Aim:
Start at the line that has "const pedestal = new THREE.Group();" and stop at the line that has "obj.parent = empty". Print those lines and all lines between them exactly, and nothing more.

Provided data:
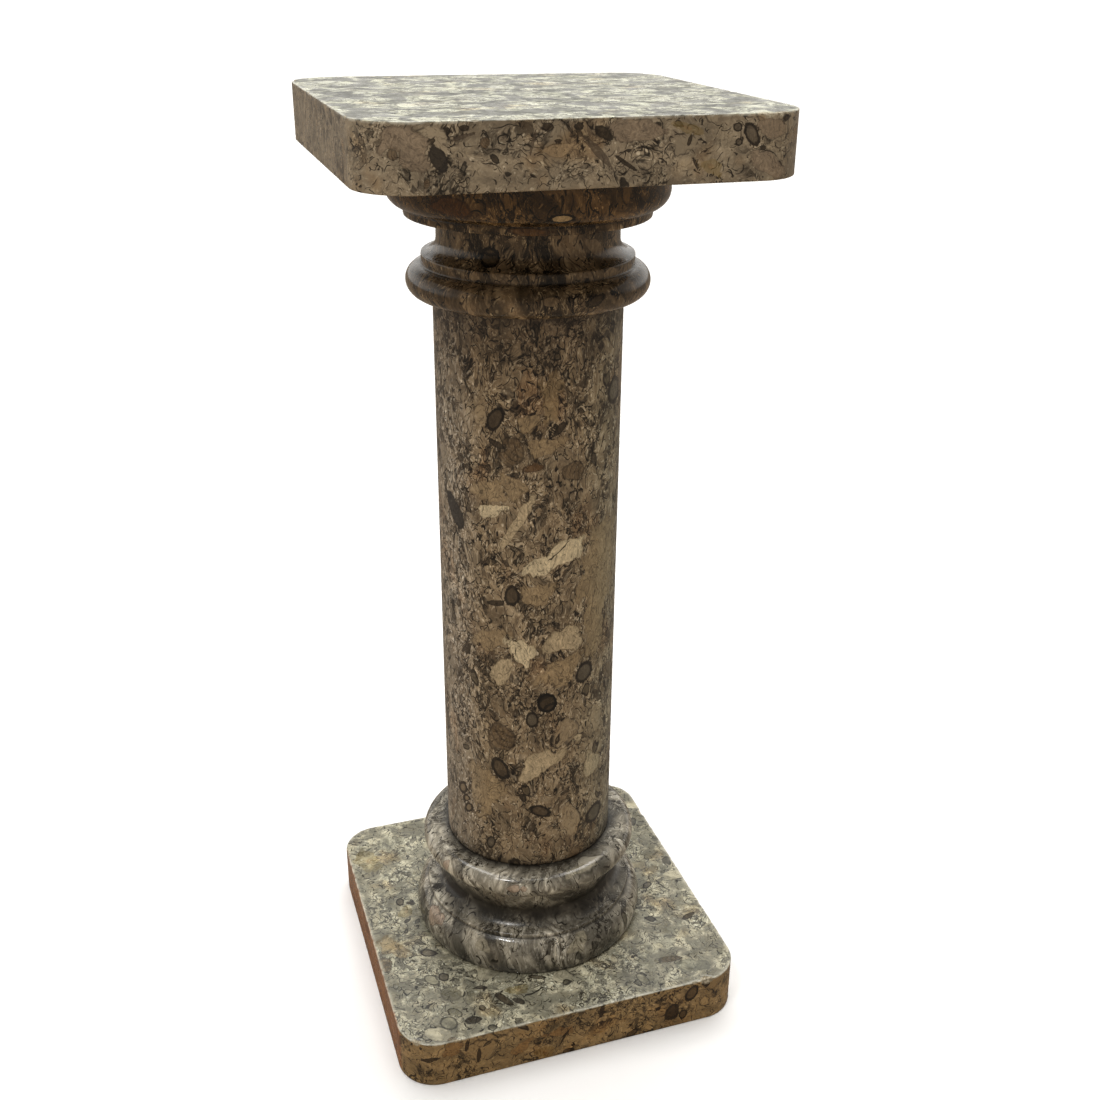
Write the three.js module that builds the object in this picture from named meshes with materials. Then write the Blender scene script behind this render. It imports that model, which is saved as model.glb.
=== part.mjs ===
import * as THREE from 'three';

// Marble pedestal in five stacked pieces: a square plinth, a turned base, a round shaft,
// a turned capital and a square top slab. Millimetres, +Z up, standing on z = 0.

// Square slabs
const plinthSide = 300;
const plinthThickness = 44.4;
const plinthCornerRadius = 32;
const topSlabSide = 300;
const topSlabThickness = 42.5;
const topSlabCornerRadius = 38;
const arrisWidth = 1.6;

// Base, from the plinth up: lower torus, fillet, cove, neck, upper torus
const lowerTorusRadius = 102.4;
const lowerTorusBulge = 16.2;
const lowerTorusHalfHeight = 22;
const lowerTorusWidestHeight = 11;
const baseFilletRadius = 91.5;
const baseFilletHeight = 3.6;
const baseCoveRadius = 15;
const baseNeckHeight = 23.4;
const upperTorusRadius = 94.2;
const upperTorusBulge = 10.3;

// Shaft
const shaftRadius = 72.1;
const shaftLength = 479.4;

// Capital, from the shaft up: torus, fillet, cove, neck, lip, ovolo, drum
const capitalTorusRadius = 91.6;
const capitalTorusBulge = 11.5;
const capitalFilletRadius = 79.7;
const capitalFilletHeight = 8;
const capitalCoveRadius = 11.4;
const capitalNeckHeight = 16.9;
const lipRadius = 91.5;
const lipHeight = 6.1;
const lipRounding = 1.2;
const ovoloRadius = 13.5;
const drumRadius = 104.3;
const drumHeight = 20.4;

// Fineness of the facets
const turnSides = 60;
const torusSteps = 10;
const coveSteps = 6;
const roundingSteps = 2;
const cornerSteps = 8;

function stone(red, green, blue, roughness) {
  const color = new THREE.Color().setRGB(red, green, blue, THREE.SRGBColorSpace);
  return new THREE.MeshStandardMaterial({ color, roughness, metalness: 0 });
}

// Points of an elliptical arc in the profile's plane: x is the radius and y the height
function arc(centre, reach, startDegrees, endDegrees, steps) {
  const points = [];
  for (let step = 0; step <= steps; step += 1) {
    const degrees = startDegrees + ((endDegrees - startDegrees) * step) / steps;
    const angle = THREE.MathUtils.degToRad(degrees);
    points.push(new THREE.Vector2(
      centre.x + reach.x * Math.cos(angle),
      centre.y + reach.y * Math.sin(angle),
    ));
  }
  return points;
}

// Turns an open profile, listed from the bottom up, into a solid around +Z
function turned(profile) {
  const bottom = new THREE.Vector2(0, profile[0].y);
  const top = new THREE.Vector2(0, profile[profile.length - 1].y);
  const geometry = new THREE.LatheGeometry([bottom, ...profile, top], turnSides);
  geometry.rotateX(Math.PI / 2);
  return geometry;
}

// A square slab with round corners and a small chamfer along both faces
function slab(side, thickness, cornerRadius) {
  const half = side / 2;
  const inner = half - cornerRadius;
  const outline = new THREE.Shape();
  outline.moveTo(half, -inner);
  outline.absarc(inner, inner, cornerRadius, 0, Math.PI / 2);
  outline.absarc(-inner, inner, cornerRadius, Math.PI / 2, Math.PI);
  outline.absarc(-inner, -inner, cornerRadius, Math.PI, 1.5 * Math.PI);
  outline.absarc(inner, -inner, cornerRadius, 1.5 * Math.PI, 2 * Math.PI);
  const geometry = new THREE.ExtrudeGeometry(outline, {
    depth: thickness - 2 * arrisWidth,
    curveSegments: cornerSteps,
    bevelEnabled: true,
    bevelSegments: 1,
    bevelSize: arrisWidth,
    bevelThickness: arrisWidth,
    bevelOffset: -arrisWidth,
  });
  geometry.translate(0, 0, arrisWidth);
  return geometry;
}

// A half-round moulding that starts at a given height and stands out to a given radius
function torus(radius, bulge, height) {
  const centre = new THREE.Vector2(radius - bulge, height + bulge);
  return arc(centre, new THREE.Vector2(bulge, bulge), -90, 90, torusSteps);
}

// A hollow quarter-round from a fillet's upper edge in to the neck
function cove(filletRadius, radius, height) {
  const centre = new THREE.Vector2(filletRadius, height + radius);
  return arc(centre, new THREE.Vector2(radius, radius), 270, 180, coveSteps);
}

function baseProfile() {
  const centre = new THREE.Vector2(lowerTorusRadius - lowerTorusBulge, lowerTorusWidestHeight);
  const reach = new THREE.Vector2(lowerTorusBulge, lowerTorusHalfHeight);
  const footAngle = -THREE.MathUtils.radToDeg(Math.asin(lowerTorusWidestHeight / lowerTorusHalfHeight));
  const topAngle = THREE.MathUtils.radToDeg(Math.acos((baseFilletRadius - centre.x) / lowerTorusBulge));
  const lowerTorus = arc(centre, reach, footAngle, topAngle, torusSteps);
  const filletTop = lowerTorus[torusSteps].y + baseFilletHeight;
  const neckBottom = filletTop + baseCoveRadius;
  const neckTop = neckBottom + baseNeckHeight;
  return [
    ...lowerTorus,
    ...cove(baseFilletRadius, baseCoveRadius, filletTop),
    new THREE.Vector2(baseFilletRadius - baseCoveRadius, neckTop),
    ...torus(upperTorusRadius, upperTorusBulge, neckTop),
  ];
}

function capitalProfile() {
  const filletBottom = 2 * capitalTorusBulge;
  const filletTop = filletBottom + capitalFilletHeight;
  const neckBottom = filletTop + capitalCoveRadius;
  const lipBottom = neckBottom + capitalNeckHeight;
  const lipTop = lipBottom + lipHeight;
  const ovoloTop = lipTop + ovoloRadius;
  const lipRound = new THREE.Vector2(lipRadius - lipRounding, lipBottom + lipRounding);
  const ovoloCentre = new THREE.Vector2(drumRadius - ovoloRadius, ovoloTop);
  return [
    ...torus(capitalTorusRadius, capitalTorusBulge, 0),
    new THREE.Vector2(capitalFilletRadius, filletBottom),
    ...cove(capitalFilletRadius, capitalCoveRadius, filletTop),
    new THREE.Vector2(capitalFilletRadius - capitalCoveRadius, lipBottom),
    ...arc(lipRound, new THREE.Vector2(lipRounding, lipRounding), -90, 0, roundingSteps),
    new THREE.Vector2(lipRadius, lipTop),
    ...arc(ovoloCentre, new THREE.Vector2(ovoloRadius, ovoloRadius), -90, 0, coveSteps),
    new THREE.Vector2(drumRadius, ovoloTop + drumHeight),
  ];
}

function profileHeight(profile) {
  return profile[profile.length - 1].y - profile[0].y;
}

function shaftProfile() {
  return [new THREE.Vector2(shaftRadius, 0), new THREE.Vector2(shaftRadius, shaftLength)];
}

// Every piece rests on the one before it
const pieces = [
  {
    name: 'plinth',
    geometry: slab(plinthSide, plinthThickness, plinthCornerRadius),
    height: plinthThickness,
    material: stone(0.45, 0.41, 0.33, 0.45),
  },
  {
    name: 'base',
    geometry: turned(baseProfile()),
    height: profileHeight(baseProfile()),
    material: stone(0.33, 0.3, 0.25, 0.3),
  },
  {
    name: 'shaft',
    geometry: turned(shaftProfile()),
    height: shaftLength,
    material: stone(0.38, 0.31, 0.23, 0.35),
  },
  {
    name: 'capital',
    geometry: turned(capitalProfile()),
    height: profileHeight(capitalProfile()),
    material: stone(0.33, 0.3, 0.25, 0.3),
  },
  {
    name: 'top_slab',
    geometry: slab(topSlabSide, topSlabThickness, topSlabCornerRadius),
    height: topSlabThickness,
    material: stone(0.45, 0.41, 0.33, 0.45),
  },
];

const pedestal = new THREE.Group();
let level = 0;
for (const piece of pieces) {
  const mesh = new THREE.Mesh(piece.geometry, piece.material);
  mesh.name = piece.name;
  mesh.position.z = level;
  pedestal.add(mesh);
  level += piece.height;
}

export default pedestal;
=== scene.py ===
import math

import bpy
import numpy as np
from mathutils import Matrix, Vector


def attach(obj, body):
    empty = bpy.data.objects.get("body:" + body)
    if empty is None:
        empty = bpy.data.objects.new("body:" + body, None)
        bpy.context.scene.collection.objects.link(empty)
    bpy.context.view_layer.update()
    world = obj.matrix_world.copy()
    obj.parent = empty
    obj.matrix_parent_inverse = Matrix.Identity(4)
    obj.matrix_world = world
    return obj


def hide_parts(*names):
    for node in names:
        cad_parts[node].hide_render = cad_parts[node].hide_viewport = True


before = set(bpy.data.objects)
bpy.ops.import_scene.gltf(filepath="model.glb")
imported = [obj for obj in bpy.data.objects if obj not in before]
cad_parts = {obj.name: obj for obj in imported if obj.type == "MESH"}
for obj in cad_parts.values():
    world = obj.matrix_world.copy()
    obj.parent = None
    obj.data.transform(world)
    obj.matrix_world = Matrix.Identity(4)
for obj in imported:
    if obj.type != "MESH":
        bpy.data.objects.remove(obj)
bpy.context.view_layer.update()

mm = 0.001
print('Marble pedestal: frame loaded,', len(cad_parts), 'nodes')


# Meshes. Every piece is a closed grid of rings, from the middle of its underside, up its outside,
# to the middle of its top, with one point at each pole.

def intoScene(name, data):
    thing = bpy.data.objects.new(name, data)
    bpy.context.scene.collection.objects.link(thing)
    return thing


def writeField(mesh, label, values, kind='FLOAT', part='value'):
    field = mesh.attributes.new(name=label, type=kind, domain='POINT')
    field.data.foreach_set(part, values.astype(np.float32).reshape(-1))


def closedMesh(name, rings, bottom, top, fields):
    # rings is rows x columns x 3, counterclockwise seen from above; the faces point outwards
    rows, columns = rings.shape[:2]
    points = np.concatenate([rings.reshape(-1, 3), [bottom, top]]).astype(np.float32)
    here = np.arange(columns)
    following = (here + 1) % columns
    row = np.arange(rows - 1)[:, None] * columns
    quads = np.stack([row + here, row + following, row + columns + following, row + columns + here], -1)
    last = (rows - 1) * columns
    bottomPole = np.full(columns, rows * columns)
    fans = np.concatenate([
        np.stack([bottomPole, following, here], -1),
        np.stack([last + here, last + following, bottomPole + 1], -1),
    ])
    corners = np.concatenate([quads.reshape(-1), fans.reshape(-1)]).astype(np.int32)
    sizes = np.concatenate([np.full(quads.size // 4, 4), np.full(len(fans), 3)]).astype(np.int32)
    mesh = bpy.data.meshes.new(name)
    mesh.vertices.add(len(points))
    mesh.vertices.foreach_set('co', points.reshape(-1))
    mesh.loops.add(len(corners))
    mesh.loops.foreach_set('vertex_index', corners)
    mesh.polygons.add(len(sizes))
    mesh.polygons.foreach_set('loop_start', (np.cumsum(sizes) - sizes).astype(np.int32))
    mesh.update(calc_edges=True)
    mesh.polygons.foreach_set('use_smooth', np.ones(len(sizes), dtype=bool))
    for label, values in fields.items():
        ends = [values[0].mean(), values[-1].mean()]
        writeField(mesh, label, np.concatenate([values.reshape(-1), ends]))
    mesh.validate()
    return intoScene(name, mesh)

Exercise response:
const pedestal = new THREE.Group();
let level = 0;
for (const piece of pieces) {
  const mesh = new THREE.Mesh(piece.geometry, piece.material);
  mesh.name = piece.name;
  mesh.position.z = level;
  pedestal.add(mesh);
  level += piece.height;
}

export default pedestal;
=== scene.py ===
import math

import bpy
import numpy as np
from mathutils import Matrix, Vector


def attach(obj, body):
    empty = bpy.data.objects.get("body:" + body)
    if empty is None:
        empty = bpy.data.objects.new("body:" + body, None)
        bpy.context.scene.collection.objects.link(empty)
    bpy.context.view_layer.update()
    world = obj.matrix_world.copy()
    obj.parent = empty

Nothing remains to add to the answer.